Battery Life
The defining feature of a mobile device is its ability to function untethered, with no physical connection required for data or power, making battery life a critical performance metric. Knowing which device will last the longest on a full charge is complicated, however, since it’s affected by many different factors, some of which can be gleaned from a spec sheet and some only through testing.
The battery’s storage capacity plays the biggest role, since this limits the total amount of energy available to the system. With only minimal gains in energy density, the only reasonable way to increase capacity is by increasing size. A bigger battery, however, means a bigger and heavier device, so compromises must be made.
The other half of the battery life story is power consumption, which is influenced by hardware, software, and, ultimately, how you actually use your device. From a hardware perspective, there are a number of different components that drain power, including wireless radios, cameras, speakers, and sensors, but the two biggest culprits are the screen and SoC. Screen size and resolution (more pixels generally use more power), panel technology (AMOLED uses less power than LCD to display black), and panel self refresh (local RAM caches the frame buffer so the GPU and memory bus are not required for static images) all influence display power. The display’s brightness level also effects battery life, which is why we calibrate all screens to 200 nits, removing this variable from our results. The SoC’s power consumption is influenced by process technology, number and type of transistors, power gating, and max core frequencies. Dynamic voltage and frequency scaling (DVFS), a system of software drivers that adjust core and bus frequencies, also has a significant impact on battery life.
Designing battery life tests that account for all of a system’s hardware and software influences is difficult enough without considering different usage scenarios. Do you use your phone to play 3D games or to just occasionally check email? Is the screen powered on for hours at a time or just a few minutes several times a day? Do you get a flood of notifications that keep turning the screen on or have apps constantly running in the background? Since everyone uses their devices differently, we cannot tell you how long your battery will last. Instead, we run some worst-case tests to put a lower bound on battery life, and another test modeled after more real-world usage.
PCMark
PCMark measures system-level performance and battery life by running real-world workloads. The battery life test starts with a full 100% charge and loops the Work performance benchmark (see description in the CPU and System Performance section) until the battery charge reaches 20%. The reported battery life estimates a 95% duty cycle (from 100% to 5% charge remaining) by extrapolating the measured battery life from the test. In addition to showing the battery life in minutes, the overall work performance score (the same value reported in the CPU and System Performance section) is shown again for reference.
As a system-level test, the power consumption of the CPU, GPU, RAM, and screen all factor into the final battery life number. By running realistic workloads, the DVFS functions just as it would when running common apps, providing a more accurate representation of battery life.
TabletMark 2014
This benchmark is similar to PCMark in that it measures system-level performance and battery life by running real-world workloads. Its 7-inch or larger screen requirement limits it to tablets only, however.

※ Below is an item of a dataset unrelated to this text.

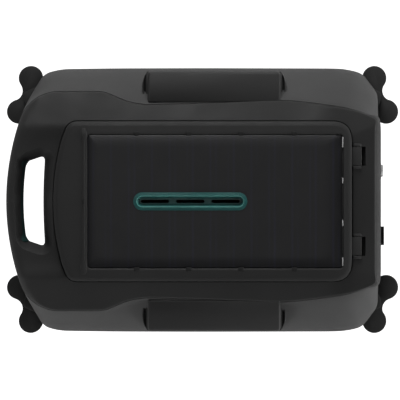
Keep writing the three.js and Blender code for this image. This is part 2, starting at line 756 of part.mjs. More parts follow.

The battery life test uses three different scenarios, including Web and Email and Photo and Video Sharing, both of which are explained in the CPU and System Performance section. The other test is Video Playback, which loops three one-minute, 1080p H.264 video clips (~60 MB each) three times for nine minutes total playback time.
The device starts with a full 100% charge and loops the following 50 minute script until the battery dies:
- Web and Email workload
- Idle for 3 minutes (screen on)
- Photo and Video Sharing workload
- Idle for 3 minutes (screen on)
- Video Playback workload for 9 minutes
- Idle to 50 minute mark (~8 minutes)
Basemark OS II: Battery
Basemark OS II by Basemark Ltd. includes a battery rundown test in addition to the performance tests discussed earlier in the CPU and System Performance section. The largely synthetic battery test runs a multi-core workload similar to the CPU performance test, and provides a worst-case battery life primarily based on CPU, memory, and display power consumption.
The test calculates ratios and standard deviations for battery percentage consumed per minute. The final score is based on the arithmetic average of these values plus a bonus score based on CPU usage.
GFXBench 3.0: Battery Life
The GFXBench battery life test loops the T-Rex game simulation benchmark (detailed in the GPU and Gaming Performance section) continuously for 60 minutes, starting from a full 100% charge. This provides a worst-case battery life based primarily on GPU, memory, and display power consumption, and is indicative of what you might see while playing an intense 3D game.
Test results are displayed in two different charts: the extrapolated battery life in minutes and the average performance during the test in frames per second. It’s important to see both charts, because looking at only the battery life chart can be misleading; thermal throttling will cause the GPU to run at a lower frequency, leading to better battery life but lower performance.
Running at a higher clock frequency requires a higher voltage which generates more heat. This heat moves from the core to the SoC package and, eventually, finds its way to the device’s chassis, where it gets dissipated to the surrounding environment. If the core(s) produce heat faster than it can be dissipated, or the external chassis reaches a temperature making it uncomfortable to hold, then the system reduces clock frequency to satisfy thermal constraints. This is what we mean by thermal throttling. Because it reduces performance and can negatively affect the user experience, it’s something our performance testing needs to account for.